▶ _Written task_: From the listing below, tally the lines that include "data". Return only the total.

_ _ _ _ _ _ _

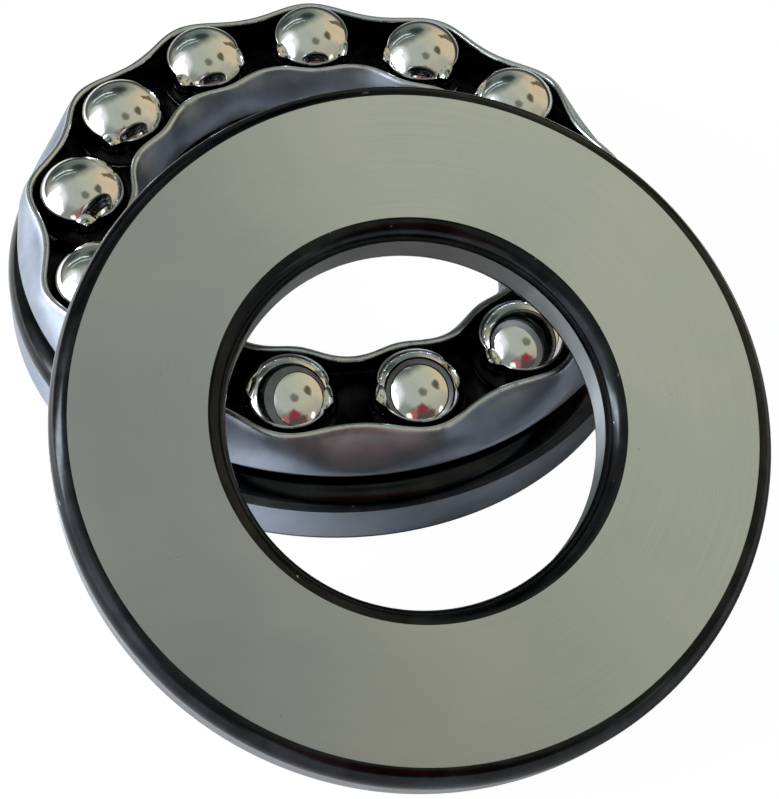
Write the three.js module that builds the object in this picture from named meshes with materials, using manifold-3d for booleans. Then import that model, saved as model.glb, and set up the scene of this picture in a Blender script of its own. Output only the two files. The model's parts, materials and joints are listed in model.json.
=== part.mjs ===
// Single-direction thrust ball bearing, taken apart for display.
// The housing washer lies flat with the caged balls seated in its raceway.
// The shaft washer leans across the near side, its ground seat face up and its raceway underneath.
// Millimetres, +Z up, origin at the centre of the whole footprint, on the table.
import * as THREE from "three";
import * as BufferGeometryUtils from "three/addons/utils/BufferGeometryUtils.js";
import Module from "manifold-3d";

const wasm = await Module();
wasm.setup();

// Boundary sizes
const outsideRadius = 47.5;
const shaftBoreRadius = 25;
const housingBoreRadius = 26;
const bearingHeight = 31;

// Balls and raceways
const ballCount = 13;
const ballRadius = 6.747;
const pitchRadius = 36.25;
const ballAngle = 12.7;
const ballFacets = [16, 10];
const raceRadius = 7.29;
const raceGap = 0.3;
const ballHeight = bearingHeight / 2 + raceGap;

// Washers: equal thickness, rounded edges on the seat side, fuller shoulders on the race side
const washerThickness = 10.3;
const outerShoulder = 3.4;
const boreShoulder = 2.6;
const shaftSeatEdge = 2.4;
const housingSeatEdge = 1.2;
const washerSegments = 65;
const edgeSteps = 2;
const raceSteps = 6;

// Cage: a pressed channel open upwards, both walls scalloped at the rim
const sheet = 1;
const cageFloor = 12.2;
const cageTop = 18.6;
const cageOuterFoot = 45.7;
const cageInnerFoot = 27.2;
const outerRimRadius = 43.15;
const innerRimRadius = 28.8;
const outerScallop = 1.15;
const innerScallop = 0.65;
const scallopPeak = 0.06;
const wallBulge = 0.45;
const rimRounding = 0.3;
const pocketGap = 0.35;
const pocketFacets = [16, 10];
const stationsPerBall = 6;

// Layout on the table
const ringCentre = [-5.7, 20.8];
const shaftWasherOffset = [11.9, -46];
const leanTilt = 22.6;
const leanAzimuth = -76.6;

const radians = THREE.MathUtils.degToRad;

const washerSteel = { color: 0xa3a598, roughness: 0.38, metalness: 1 };
const cageSteel = { color: 0x8b909c, roughness: 0.34, metalness: 1 };
const ballSteel = { color: 0xe2e4e4, roughness: 0.06, metalness: 1 };

function material(look) {
  return new THREE.MeshStandardMaterial(look);
}

// Quarter-round edge from one angle to another about a centre in the profile plane
function roundEdge(x, y, radius, fromDegrees, toDegrees, steps = edgeSteps) {
  const points = [];
  for (let i = 0; i <= steps; i += 1) {
    const angle = radians(fromDegrees + ((toDegrees - fromDegrees) * i) / steps);
    points.push(new THREE.Vector2(x + radius * Math.cos(angle), y + radius * Math.sin(angle)));
  }
  return points;
}

// Washer standing on its seat face at z = 0 with the raceway on top
function washerGeometry(boreRadius, seatEdge) {
  const top = washerThickness;
  const raceCentre = bearingHeight / 2 - ballRadius + raceRadius;
  const halfAngle = THREE.MathUtils.radToDeg(Math.acos((raceCentre - top) / raceRadius));
  const profile = [
    ...roundEdge(outsideRadius - seatEdge, seatEdge, seatEdge, -90, 0),
    ...roundEdge(outsideRadius - outerShoulder, top - outerShoulder, outerShoulder, 0, 90),
    ...roundEdge(pitchRadius, raceCentre, raceRadius, -90 + halfAngle, -90 - halfAngle, raceSteps),
    ...roundEdge(boreRadius + boreShoulder, top - boreShoulder, boreShoulder, 90, 180),
    ...roundEdge(boreRadius + seatEdge, seatEdge, seatEdge, 180, 270),
  ];
  profile.push(profile[0].clone());
  const geometry = new THREE.LatheGeometry(profile, washerSegments);
  geometry.rotateX(Math.PI / 2);
  return geometry;
}

// Scallop wave: +1 side at every ball, a little tighter there than between balls
function scallop(angle) {
  const turn = ballCount * (angle - radians(ballAngle));
  return Math.cos(turn) + scallopPeak * Math.cos(2 * turn);
}

// Cage section at one angle, as [radius, height] pairs going round the channel
function cageSection(angle) {
  const outerRim = outerRimRadius + outerScallop * scallop(angle);
  const innerRim = innerRimRadius - innerScallop * scallop(angle);
  const middle = (cageFloor + cageTop) / 2;
  const outerMiddle = (cageOuterFoot + outerRim) / 2 + wallBulge;
  const innerMiddle = (cageInnerFoot + innerRim) / 2 - wallBulge;
  const floorTop = cageFloor + sheet;
  return [
    [cageOuterFoot - rimRounding, cageFloor],
    [cageOuterFoot, cageFloor + rimRounding],
    [outerMiddle, middle],
    [outerRim, cageTop - rimRounding],
    [outerRim - rimRounding, cageTop],
    [outerRim - sheet, cageTop - rimRounding],
    [outerMiddle - sheet, middle],
    [cageOuterFoot - sheet - rimRounding, floorTop],
    [cageInnerFoot + sheet + rimRounding, floorTop],
    [innerMiddle + sheet, middle],
    [innerRim + sheet, cageTop - rimRounding],
    [innerRim + rimRounding, cageTop],
    [innerRim, cageTop - rimRounding],
    [innerMiddle, middle],
    [cageInnerFoot, cageFloor + rimRounding],
    [cageInnerFoot + rimRounding, cageFloor],
  ];
}

// Closed ring swept through the section at every station
function sweptRing(sectionAt, stations) {
  const positions = [];
  const indices = [];
  const size = sectionAt(0).length;
  for (let i = 0; i < stations; i += 1) {
    const angle = (2 * Math.PI * i) / stations;
    for (const [radius, height] of sectionAt(angle)) {
      positions.push(radius * Math.cos(angle), radius * Math.sin(angle), height);
    }
  }
  for (let i = 0; i < stations; i += 1) {
    const here = i * size;
    const next = ((i + 1) % stations) * size;
    for (let j = 0; j < size; j += 1) {
      const k = (j + 1) % size;
      indices.push(here + j, next + j, next + k);
      indices.push(here + j, next + k, here + k);
    }
  }
  const geometry = new THREE.BufferGeometry();
  geometry.setAttribute("position", new THREE.Float32BufferAttribute(positions, 3));
  geometry.setIndex(indices);
  return geometry;
}

function solidOf(geometry) {
  const bare = geometry.clone();
  bare.deleteAttribute("normal");
  bare.deleteAttribute("uv");
  const merged = BufferGeometryUtils.mergeVertices(bare, 1e-4);
  return new wasm.Manifold(
    new wasm.Mesh({
      numProp: 3,
      vertProperties: new Float32Array(merged.attributes.position.array),
      triVerts: new Uint32Array(merged.index.array),
    }),
  );
}

function geometryOf(solid) {
  const mesh = solid.getMesh();
  const geometry = new THREE.BufferGeometry();
  geometry.setAttribute("position", new THREE.BufferAttribute(mesh.vertProperties, 3));
  geometry.setIndex(new THREE.BufferAttribute(mesh.triVerts, 1));
  geometry.computeVertexNormals();
  return geometry;
}

function ballCentre(index) {
  const angle = radians(ballAngle + (360 * index) / ballCount);
  return new THREE.Vector3(
    pitchRadius * Math.cos(angle),
    pitchRadius * Math.sin(angle),
    ballHeight,
  );
}

// Channel with a round seat cut for each ball, so a ball passes neither down nor out
function cageGeometry() {
  let cage = solidOf(sweptRing(cageSection, ballCount * stationsPerBall));
  for (let index = 0; index < ballCount; index += 1) {
    const pocket = new THREE.SphereGeometry(ballRadius + pocketGap, ...pocketFacets);
    pocket.rotateX(Math.PI / 2);
    pocket.translate(...ballCentre(index));
    cage = cage.subtract(solidOf(pocket));
  }
  return geometryOf(cage);
}

const bearing = new THREE.Group();

const ringSet = new THREE.Group();
ringSet.position.set(ringCentre[0], ringCentre[1], 0);
bearing.add(ringSet);

const housingWasher = new THREE.Mesh(
  washerGeometry(housingBoreRadius, housingSeatEdge),
  material(washerSteel),
);
housingWasher.name = "housing_washer";
ringSet.add(housingWasher);

const cage = new THREE.Mesh(cageGeometry(), material(cageSteel));
cage.name = "cage";
ringSet.add(cage);

for (let index = 0; index < ballCount; index += 1) {
  const ball = new THREE.Mesh(new THREE.SphereGeometry(ballRadius, ...ballFacets), material(ballSteel));
  ball.geometry.rotateX(Math.PI / 2);
  ball.name = `ball_${String(index + 1).padStart(2, "0")}`;
  ball.position.copy(ballCentre(index));
  ringSet.add(ball);
}

// Shaft washer: turned over so that its seat face looks up, tilted, and resting on its shoulder
const tilt = radians(leanTilt);
const seatHeight =
  (washerThickness - outerShoulder) * Math.cos(tilt) +
  (outsideRadius - outerShoulder) * Math.sin(tilt) +
  outerShoulder;
const lean = new THREE.Group();
lean.position.set(
  ringCentre[0] + shaftWasherOffset[0],
  ringCentre[1] + shaftWasherOffset[1],
  seatHeight,
);
lean.rotation.set(0, 0, radians(leanAzimuth));
bearing.add(lean);

const shaftWasher = new THREE.Mesh(
  washerGeometry(shaftBoreRadius, shaftSeatEdge),
  material(washerSteel),
);
shaftWasher.name = "shaft_washer";
shaftWasher.rotation.y = tilt + Math.PI;
lean.add(shaftWasher);

export default bearing;
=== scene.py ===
"""Looks for the thrust ball bearing: turned washers, pressed cage, mirror balls, floor and light."""

import json
import math

import bmesh
import bpy
from mathutils import Matrix, Vector

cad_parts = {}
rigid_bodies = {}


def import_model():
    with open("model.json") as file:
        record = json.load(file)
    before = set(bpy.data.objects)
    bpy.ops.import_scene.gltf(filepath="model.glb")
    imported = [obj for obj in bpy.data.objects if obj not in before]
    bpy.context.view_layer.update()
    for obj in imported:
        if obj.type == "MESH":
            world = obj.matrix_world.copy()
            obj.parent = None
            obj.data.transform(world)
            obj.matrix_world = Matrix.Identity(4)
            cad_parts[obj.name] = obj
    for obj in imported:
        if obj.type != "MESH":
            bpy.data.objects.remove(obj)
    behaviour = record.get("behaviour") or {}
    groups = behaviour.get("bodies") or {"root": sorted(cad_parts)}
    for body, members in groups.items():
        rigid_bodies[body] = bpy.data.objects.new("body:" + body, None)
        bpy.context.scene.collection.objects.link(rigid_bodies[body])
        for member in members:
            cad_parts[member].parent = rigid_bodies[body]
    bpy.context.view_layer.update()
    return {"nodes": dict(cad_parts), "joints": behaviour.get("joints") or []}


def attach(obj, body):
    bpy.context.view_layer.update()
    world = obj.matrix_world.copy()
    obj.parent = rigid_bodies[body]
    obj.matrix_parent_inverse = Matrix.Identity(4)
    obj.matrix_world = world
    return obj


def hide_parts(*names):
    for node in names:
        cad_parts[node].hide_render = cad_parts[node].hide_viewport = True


MM = 0.001
OWN_SPACE = Matrix.Identity(4)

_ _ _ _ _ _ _

▶ _Answer to the exercise_: 5